Les chercheurs soulignent que les tunnels routiers, malgré ce biofilm, sont généralement sûrs et font l’objet d’une surveillance de la part des autorités norvégiennes. Sur la base de ces études, ils recommandent de mesurer en permanence le pH du béton, d’examiner l’écoulement des eaux souterraines à travers la roche et de surveiller la propagation du biofilm. Le débit des eaux souterraines affecte la croissance du biofilm, en particulier à faible débit, où la valeur du pH du biofilm est plus faible, ce qui contribue à une dégradation plus rapide du béton que lorsque le débit des eaux souterraines est plus élevé, ce qui neutralise l’acide dans le biofilm.

Les recherches actuelles ont été menées dans le tunnel d’Oslofjord en Norvège, mais une dégradation similaire du béton est susceptible de se produire dans des tunnels similaires où l’eau douce peut s’infiltrer dans le béton, selon le professeur Wilén.

«Cependant, le problème est probablement plus important dans les environnements où l’eau de mer pénètre, en partie parce que l’eau de mer est favorable à la croissance bactérienne, mais aussi parce que le sel accélère la corrosion dans l’armature. Le changement climatique entraîne également un réchauffement des océans et, avec une eau plus chaude, la valeur du pH diminue davantage, ce qui pourrait augmenter le taux de corrosion», expliquait-elle.

En cartographiant les communautés microbiennes du tunnel d’Oslofjord, les chercheurs de Chalmers ont mis en évidence de nouveaux micro-organismes inconnus jusqu’alors**. Les nouvelles techniques de séquençage de l’ADN et de traitement des données ont également offert de toutes nouvelles possibilités d’interprétation et de compréhension des microorganismes.
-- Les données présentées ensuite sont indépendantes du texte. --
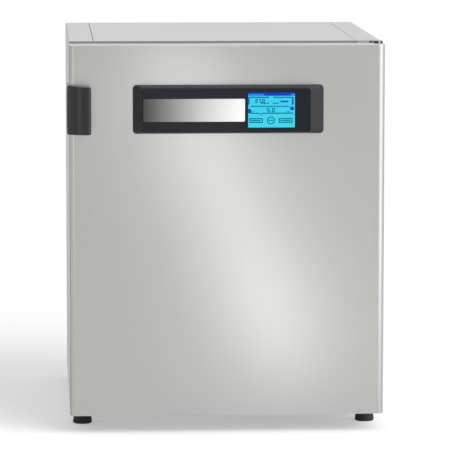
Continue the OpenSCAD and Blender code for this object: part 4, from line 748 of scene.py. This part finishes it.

En savoir plus sur l’étude
L’étude intitulée «Microbial acidification by N, S, Fe and Mn oxidation as a key mechanism for deterioration of subsea tunnel sprayed concrete» (acidification microbienne par oxydation de N, S, Fe et Mn en tant que mécanisme clé de la détérioration du béton projeté dans les tunnels sous-marins) a été publiée dans Nature Scientific Reports.

Les auteurs sont Sabina Kara?i?, Carolina Suarez, Per Hagelia (actuellement retraité de l’Administration norvégienne des routes publiques), Frank Persson, Oskar Modin, Paula Dalcin Martins et Britt-Marie Wilén. Premier auteur Sabina Kara?i?.

**Au cours de leurs travaux, les chercheurs ont découvert les Anammoxibacteraceae, une nouvelle famille de bactéries anammox, qui métabolisent l’azote. Cette découverte fournit de nouvelles informations sur la façon dont l’azote est métabolisé dans la nature.